Records follow. Pull out every line that contains "object".

(Entries with model source code)
————

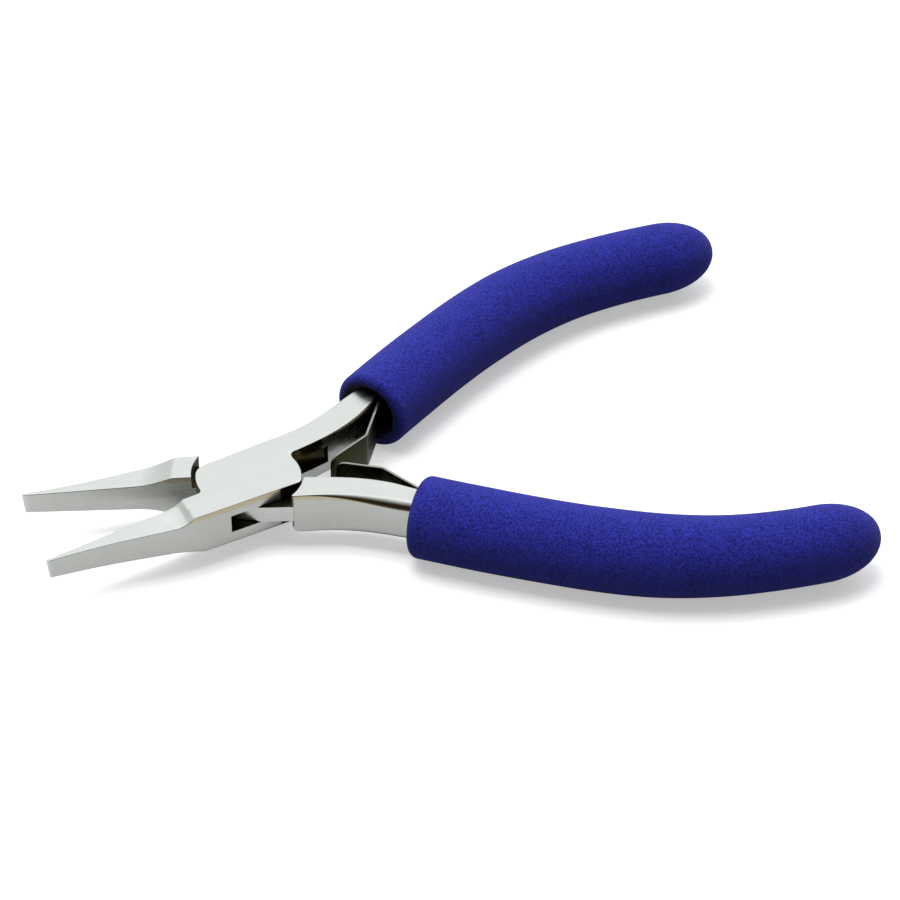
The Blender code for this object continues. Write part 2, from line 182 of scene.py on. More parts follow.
def arm_outer(x):
    """Distance of an arm's outer edge from the meeting plane."""
    plain = parabola(ARM_OUTER_CURVE, x - ARM_OUTER_START)
    return plain + ease(0.0, ARM_BULGE, (x - 12.0) / 12.0)


def tang_half_width(length):
    """Half width of a tang at a length on the route."""
    return mix(*TANG_HALF_WIDTHS, (length - TANG_ROOT) / (TANG_LENGTH - TANG_ROOT))


class Route:
    """The grips' centreline in plan, measured by its length from the collar."""

    knots = (
        (25.3, 7.42), (35.0, 11.6), (45.0, 15.6), (55.0, 19.1), (65.0, 21.65),
        (75.0, 22.6), (85.0, 21.95), (95.0, 20.2), (108.0, 17.1),
    )

    def __init__(self):
        knots = [Vector(p) for p in self.knots]
        knots = [knots[0] * 2 - knots[1], *knots, knots[-1] * 2 - knots[-2]]
        self.points = []
        for a, b, c, d in zip(knots, knots[1:], knots[2:], knots[3:]):
            for i in range(40):
                t = i / 40.0
                square = (a * 2 - b * 5 + c * 4 - d) * t * t
                cube = (b * 3 - a - c * 3 + d) * t * t * t
                self.points.append(0.5 * (b * 2 + (c - a) * t + square + cube))
        self.lengths = [0.0]
        for p, q in zip(self.points, self.points[1:]):
            self.lengths.append(self.lengths[-1] + (q - p).length)

    def at(self, length):
        """Point, direction and left-hand normal at a length."""
        index = 1
        while index < len(self.lengths) - 1 and self.lengths[index] < length:
            index += 1
        p, q = self.points[index - 1], self.points[index]
        span = self.lengths[index] - self.lengths[index - 1]
        direction = (q - p).normalized()
        point = p + (q - p) * ((length - self.lengths[index - 1]) / span)
        return point, direction, Vector((-direction.y, direction.x))

    def place(self, length, across):
        """A plan point beside the route."""
        point, _, normal = self.at(length)
        return point + normal * across


ROUTE = Route()


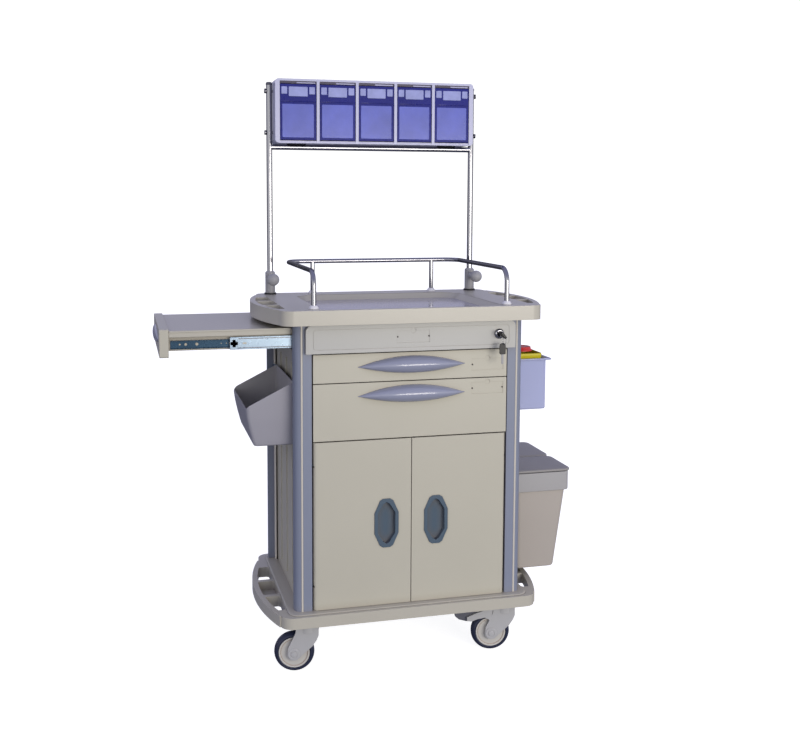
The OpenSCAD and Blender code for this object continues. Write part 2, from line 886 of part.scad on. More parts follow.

————

Reply to the exercise:
The Blender code for this object continues. Write part 2, from line 182 of scene.py on. More parts follow.
The OpenSCAD and Blender code for this object continues. Write part 2, from line 886 of part.scad on. More parts follow.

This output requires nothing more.